- [Problem to work on] Go through the material below and count the lines with the string "from"; the number is the whole answer.

━━━━━━

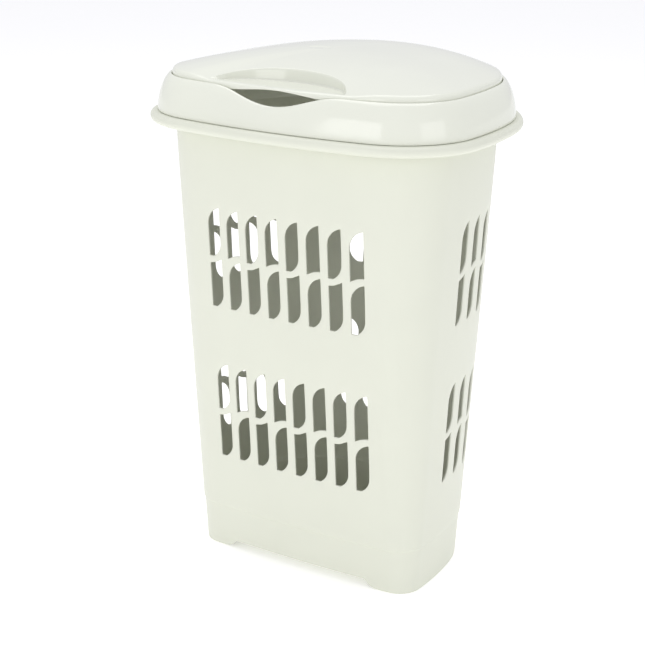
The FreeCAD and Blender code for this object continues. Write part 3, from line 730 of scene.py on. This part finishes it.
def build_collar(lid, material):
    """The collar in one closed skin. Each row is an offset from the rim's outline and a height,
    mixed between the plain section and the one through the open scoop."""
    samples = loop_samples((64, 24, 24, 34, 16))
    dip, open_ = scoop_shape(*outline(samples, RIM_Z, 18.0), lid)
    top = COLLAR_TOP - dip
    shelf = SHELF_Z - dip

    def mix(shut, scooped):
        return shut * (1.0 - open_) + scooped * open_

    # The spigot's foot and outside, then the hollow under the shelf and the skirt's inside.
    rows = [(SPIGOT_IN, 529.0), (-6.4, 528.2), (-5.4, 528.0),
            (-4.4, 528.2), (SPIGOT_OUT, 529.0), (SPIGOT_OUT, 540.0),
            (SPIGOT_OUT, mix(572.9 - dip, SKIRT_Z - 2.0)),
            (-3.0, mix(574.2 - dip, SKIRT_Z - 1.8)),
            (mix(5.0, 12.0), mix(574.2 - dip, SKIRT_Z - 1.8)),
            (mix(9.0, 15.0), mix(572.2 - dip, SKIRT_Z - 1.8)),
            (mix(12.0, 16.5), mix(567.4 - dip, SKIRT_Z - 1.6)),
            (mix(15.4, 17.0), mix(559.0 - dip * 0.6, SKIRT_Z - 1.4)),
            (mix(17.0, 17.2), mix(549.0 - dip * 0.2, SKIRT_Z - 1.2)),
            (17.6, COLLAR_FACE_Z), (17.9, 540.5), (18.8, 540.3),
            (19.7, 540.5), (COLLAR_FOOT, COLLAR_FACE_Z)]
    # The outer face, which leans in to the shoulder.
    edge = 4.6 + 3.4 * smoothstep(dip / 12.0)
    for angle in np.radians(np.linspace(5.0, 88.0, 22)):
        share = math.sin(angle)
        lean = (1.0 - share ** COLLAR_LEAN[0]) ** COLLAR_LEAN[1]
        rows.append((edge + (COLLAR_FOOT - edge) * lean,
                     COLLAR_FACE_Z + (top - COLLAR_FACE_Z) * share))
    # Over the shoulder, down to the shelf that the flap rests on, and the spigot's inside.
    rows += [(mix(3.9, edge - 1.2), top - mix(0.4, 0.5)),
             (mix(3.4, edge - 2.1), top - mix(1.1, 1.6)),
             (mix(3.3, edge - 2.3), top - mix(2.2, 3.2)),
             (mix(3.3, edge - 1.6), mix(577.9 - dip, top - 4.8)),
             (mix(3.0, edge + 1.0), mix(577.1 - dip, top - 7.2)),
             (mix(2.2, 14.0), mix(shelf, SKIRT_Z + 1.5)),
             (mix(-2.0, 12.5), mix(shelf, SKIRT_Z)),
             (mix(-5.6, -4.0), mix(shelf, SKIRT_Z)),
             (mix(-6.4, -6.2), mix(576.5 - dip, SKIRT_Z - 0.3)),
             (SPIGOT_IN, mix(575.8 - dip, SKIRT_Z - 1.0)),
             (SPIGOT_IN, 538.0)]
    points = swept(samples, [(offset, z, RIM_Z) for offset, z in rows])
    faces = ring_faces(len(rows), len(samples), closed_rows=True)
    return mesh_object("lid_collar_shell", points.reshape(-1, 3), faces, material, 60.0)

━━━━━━

- [Output] 2